My gesture set a tone, it encouraged, it promised my care. It got people to sit back down.

What conversation does your team really need to have? What gets in the way of having that conversation? And if you were to customize a gesture for your particular group, what would it need to say to enable them to talk, to listen, and to keep listening?

If a gesture is a physical expression of a message, we must choose words even more carefully in our age of remote communication.

For example:

In an unproductive conversation where two or three people are monologuing and the rest are waiting it out, fuming, or baffled: This is a good team. If we hear from everyone I really think we can figure this out.

Addressing someone who’s resistant to an idea, whose colleagues are getting frustrated, with time running out: What’s the most important thing we need to know about where your concern is coming from?

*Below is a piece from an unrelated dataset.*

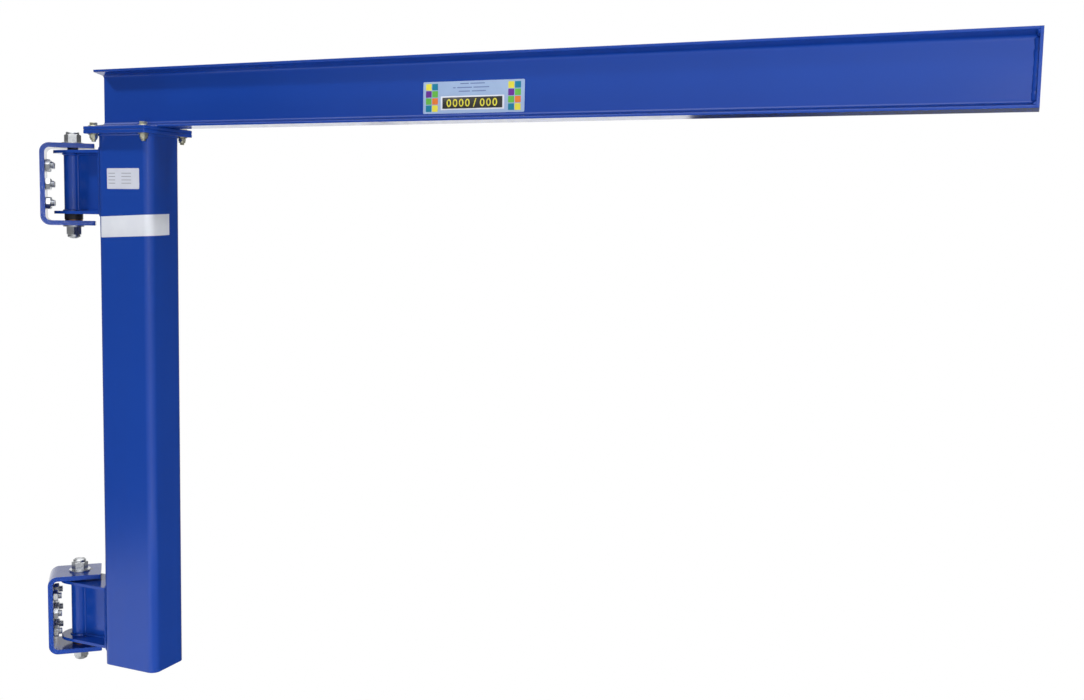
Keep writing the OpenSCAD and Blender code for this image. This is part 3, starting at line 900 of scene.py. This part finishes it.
def shown_directly(tree):
    """1 for rays that show the background: from the camera, a reflection or a transmission."""
    path = tree.nodes.new("ShaderNodeLightPath")
    seen = math_node(tree, "MAXIMUM", path.outputs["Is Camera Ray"], path.outputs["Is Glossy Ray"])
    return math_node(tree, "MAXIMUM", seen, path.outputs["Is Transmission Ray"])


def world_light():
    """White where it is seen, and a softer fill for everything that it lights."""
    world = bpy.data.worlds.new("studio")
    bpy.context.scene.world = world
    world.use_nodes = True
    tree = world.node_tree
    seen = tree.nodes["Background"]
    lit = add_node(tree, "ShaderNodeBackground", strength=WORLD_FILL)
    for background in (seen, lit):
        background.inputs["Color"].default_value = grey(1)
    both = mixed(tree, shown_directly(tree), lit.outputs["Background"], seen.outputs["Background"])
    tree.links.new(both, tree.nodes["World Output"].inputs["Surface"])


# how far the floor lies below the crane, its radius, its sides and its tone
FLOOR_DROP, FLOOR_RADIUS, FLOOR_SIDES, FLOOR_TONE = 0.55, 9.0, 96, 0.70
# distances from its middle between which it passes into white, and how white it is before them
FADE_START, FADE_END, FADE_FIRST = 0.4, 1.6, 0.7


def floor_material():
    """Matt white that turns into the background's white away from the middle, and is clear from below."""
    material, tree, shader = new_material("floor_white")
    shader.inputs["Base Color"].default_value = grey(FLOOR_TONE)
    shader.inputs["Roughness"].default_value = 0.9
    shader.inputs["Specular IOR Level"].default_value = 0.0
    where = tree.nodes.new("ShaderNodeTexCoord")
    length = add_node(tree, "ShaderNodeVectorMath", operation="LENGTH")
    tree.links.new(where.outputs["Object"], length.inputs[0])
    spread = add_node(tree, "ShaderNodeMapRange", interpolation_type="SMOOTHSTEP", from_min=FADE_START,
                      from_max=FADE_END, to_min=FADE_FIRST)
    tree.links.new(length.outputs["Value"], spread.inputs["Value"])
    share = math_node(tree, "MULTIPLY", spread.outputs["Result"], shown_directly(tree))
    glow = add_node(tree, "ShaderNodeEmission", strength=1.0, color=grey(1))
    upper = mixed(tree, share, shader.outputs["BSDF"], glow.outputs["Emission"])
    side = tree.nodes.new("ShaderNodeNewGeometry")
    open_side = tree.nodes.new("ShaderNodeBsdfTransparent")
    one_sided = mixed(tree, side.outputs["Backfacing"], upper, open_side.outputs["BSDF"])
    tree.links.new(one_sided, tree.nodes["Material Output"].inputs["Surface"])
    return material


def floor():
    """Pale round floor below the crane. It keeps the shadow, passes into the white background at its rim and
    has one side only, so it hides nothing from below."""
    low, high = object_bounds()
    turns = np.arange(FLOOR_SIDES) * 2 * math.pi / FLOOR_SIDES
    rim = [(FLOOR_RADIUS * math.cos(turn), FLOOR_RADIUS * math.sin(turn), 0) for turn in turns]
    mesh = bpy.data.meshes.new("floor")
    mesh.from_pydata(rim, [], [list(range(FLOOR_SIDES))])
    mesh.materials.append(floor_material())
    ground = bpy.data.objects.new("floor", mesh)
    ground.location = ((low.x + high.x) / 2, (low.y + high.y) / 2, low.z - FLOOR_DROP)
    bpy.context.scene.collection.objects.link(ground)
    ground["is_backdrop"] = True


def mirrored_only(name, points, faces, material):
    """Stage piece that nothing but a reflection shows."""
    mesh = bpy.data.meshes.new(name)
    mesh.from_pydata(points, [], faces)
    mesh.materials.append(material)
    piece = bpy.data.objects.new(name, mesh)
    for rays in ("camera", "diffuse", "transmission", "shadow", "volume_scatter"):
        setattr(piece, "visible_" + rays, False)
    bpy.context.scene.collection.objects.link(piece)
    piece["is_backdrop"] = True


# the wall's glow by direction, from straight behind the crane, past the camera's side in the middle, and
# back; it paints the reflections that the paint and metal show
WALL_TONES = ((0.0, 0.13), (0.13, 0.03), (0.17, 0.03), (0.22, 0.12), (0.35, 0.30), (0.44, 0.60), (0.50, 1.05),
              (0.545, 0.66), (0.585, 0.54), (0.65, 0.34), (0.69, 0.09), (0.75, 0.15), (1.0, 0.15))
# its middle, the directions in degrees between which it stands, and its top
WALL_CENTRE, WALL_FROM, WALL_TO, WALL_TOP = Vector((-0.9, -0.3)), -100, 260, 3.2
# the wall's radius by direction in degrees, far enough out behind the crane for the boom to swing inside it
WALL_TURNS, WALL_RADII = (-60, -41, 25, 40), (3.0, 4.65, 4.65, 3.0)
BACKDROP_RADIUS, BACKDROP_START, BACKDROP_END, BACKDROP_TOP = 4.6, -40.0, 24.5, 1.55
# where the wall's glow pales towards the floor: up to which height, how steeply and by how much
FOOT_HEIGHT, FOOT_POWER, FOOT_TONE = 0.62, 4, 0.8
# how brightly the backdrop, the ceiling, the upright card and the card above the floor glow; the ceiling
# paints highlights and the two cards paint darker reflections
BACKDROP_TONE, CEILING_TONE, CARD_TONE, FLOOR_CARD_TONE = 1.2, 2.4, 0.10, 0.35
# corner and size of the ceiling and of the card just above the floor, and the upright card's half width, y
# and top
CEILING_CORNER, CEILING_SIZE = (-3.0, -2.8, 3.15), (4.0, 4.5)
FLOOR_CARD_CORNER, FLOOR_CARD_SIZE, FLOOR_CARD_LIFT = (-3.6, -3.0), (4.4, 4.0), 0.01
CARD_HALF, CARD_Y, CARD_TOP = 0.65, -1.04, 1.2


def wall_strip(radius, start, end, low, high):
    """Points and faces of part of an upright round wall, between two directions in degrees. radius gives the
    wall's radius in a direction."""
    points = []
    for turn in np.linspace(start, end, 2 + int((end - start) / 4)):
        x = WALL_CENTRE.x + radius(turn) * math.cos(math.radians(turn))
        y = WALL_CENTRE.y + radius(turn) * math.sin(math.radians(turn))
        points += [(x, y, low), (x, y, high)]
    return points, [(i, i + 1, i + 3, i + 2) for i in range(0, len(points) - 2, 2)]


def flat_card(corner, size):
    """Points and the face of a level card."""
    x, y, z = corner
    far_x, far_y = x + size[0], y + size[1]
    return [(x, y, z), (far_x, y, z), (far_x, far_y, z), (x, far_y, z)], [(0, 1, 2, 3)]


def plain_glow(name, tone):
    """Material that only glows, evenly."""
    material, _, shader = new_material(name)
    shader.inputs["Base Color"].default_value = grey(0)
    shader.inputs["Specular IOR Level"].default_value = 0.0
    shader.inputs["Emission Color"].default_value = grey(1)
    shader.inputs["Emission Strength"].default_value = tone
    return material


def wall_material(floor_z):
    """Grey glow that follows WALL_TONES round the wall and pales towards the floor: a painted reflection of a
    lit studio, which lights nothing.
    """
    material, tree, shader = new_material("reflection_glow_grey")
    where = tree.nodes.new("ShaderNodeTexCoord")
    parts = tree.nodes.new("ShaderNodeSeparateXYZ")
    tree.links.new(where.outputs["Object"], parts.inputs["Vector"])
    turn = math_node(tree, "ARCTAN2", parts.outputs["Y"], math_node(tree, "MULTIPLY", parts.outputs["X"], -1))
    share = math_node(tree, "MULTIPLY_ADD", turn, 0.5 / math.pi, 0.5)
    tones = ramp(tree, share, *[grey(tone) for _, tone in WALL_TONES], at=[at for at, _ in WALL_TONES])
    rise = math_node(tree, "SUBTRACT", parts.outputs["Z"], floor_z)
    foot = tree.nodes.new("ShaderNodeClamp")
    tree.links.new(math_node(tree, "MULTIPLY_ADD", rise, -1 / FOOT_HEIGHT, 1), foot.inputs["Value"])
    steep = math_node(tree, "POWER", foot.outputs["Result"], FOOT_POWER)
    paler = math_node(tree, "MULTIPLY", steep, FOOT_TONE)
    total = add_node(tree, "ShaderNodeVectorMath", operation="ADD")
    tree.links.new(tones, total.inputs[0])
    tree.links.new(paler, total.inputs[1])
    glow = tree.nodes.new("ShaderNodeEmission")
    tree.links.new(total.outputs["Vector"], glow.inputs["Color"])
    tree.links.new(glow.outputs["Emission"], tree.nodes["Material Output"].inputs["Surface"])
    tree.nodes.remove(shader)
    return material


def studio_walls():
    """Round grey wall with a white backdrop and a bright ceiling, and two dark cards. They glow and light
    nothing,
    and only reflections show them: they paint the reflections and highlights in the paint and metal."""
    floor_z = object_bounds()[0].z - FLOOR_DROP
    around = wall_strip(lambda turn: np.interp(turn, WALL_TURNS, WALL_RADII), WALL_FROM, WALL_TO,
                        floor_z, WALL_TOP)
    behind = wall_strip(lambda turn: BACKDROP_RADIUS, BACKDROP_START, BACKDROP_END, floor_z, BACKDROP_TOP)
    ceiling = flat_card(CEILING_CORNER, CEILING_SIZE)
    card = [(-CARD_HALF, CARD_Y, floor_z), (CARD_HALF, CARD_Y, floor_z),
            (CARD_HALF, CARD_Y, CARD_TOP), (-CARD_HALF, CARD_Y, CARD_TOP)]
    floor_card = flat_card((*FLOOR_CARD_CORNER, floor_z + FLOOR_CARD_LIFT), FLOOR_CARD_SIZE)
    # glowing pieces that light nothing: they paint the reflections, highlights and dark reflections in the
    # paint and metal
    mirrored_only("studio_wall", *around, wall_material(floor_z))
    mirrored_only("studio_backdrop", *behind, plain_glow("reflection_glow_white", BACKDROP_TONE))
    mirrored_only("studio_ceiling", *ceiling, plain_glow("reflection_glow_bright", CEILING_TONE))
    mirrored_only("studio_card", card, [(0, 1, 2, 3)], plain_glow("reflection_glow_dark", CARD_TONE))
    mirrored_only("studio_floor_card", *floor_card, plain_glow("reflection_glow_dim", FLOOR_CARD_TONE))


camera()
finish_cad_nodes()
weld_piece("mast_weld_beads", mast_welds())
weld_piece("boom_weld_beads", boom_welds())
for level in ("upper", "lower"):
    weld_piece(level + "_knuckle_weld_beads", knuckle_welds(level))
    wall_bolts(level)
joint_plates()
joint_bolts()
pivot_nylon()
labels()
floor()
studio_walls()
world_light()
studio_lights()
bpy.context.scene.view_settings.view_transform = "Standard"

For a group in which the more dominant voices suggest racism and bias are more prevalent outside their organization than inside it, ask everyone to answer: What seems like it’s most important to our organization — diversity, equity, or inclusion? Why? And which is most important to you? Why?

Temperature

During the Chicago conversation about racism, a woman commented on the conversation itself before it had ended. Her point was that in our day to day lives we don’t talk in ways that warm up enough to be worthwhile. Sometimes people try, but the shallow, chilly exchanges are so unsatisfying or destructive that people cool to the idea of more talking.

This one got hot, she said. If only we could talk like this morewe’d have a better chance of moving forward.

We may not be able to sit in the same room or use a gesture to connect, inspire, or persuade, but we can still move from monologue to dialogue. We may hear people claim to “not see color” like swimmers climbing out of a pool claiming not to be wet. Some will feel pain. Some will feel discomfort. Some will be asked to comfort people whose lives have been made comfortable at the expense of others. We will be confused, angry, and hopeless.

But did anyone else notice that it just got a little bit warmer in the room?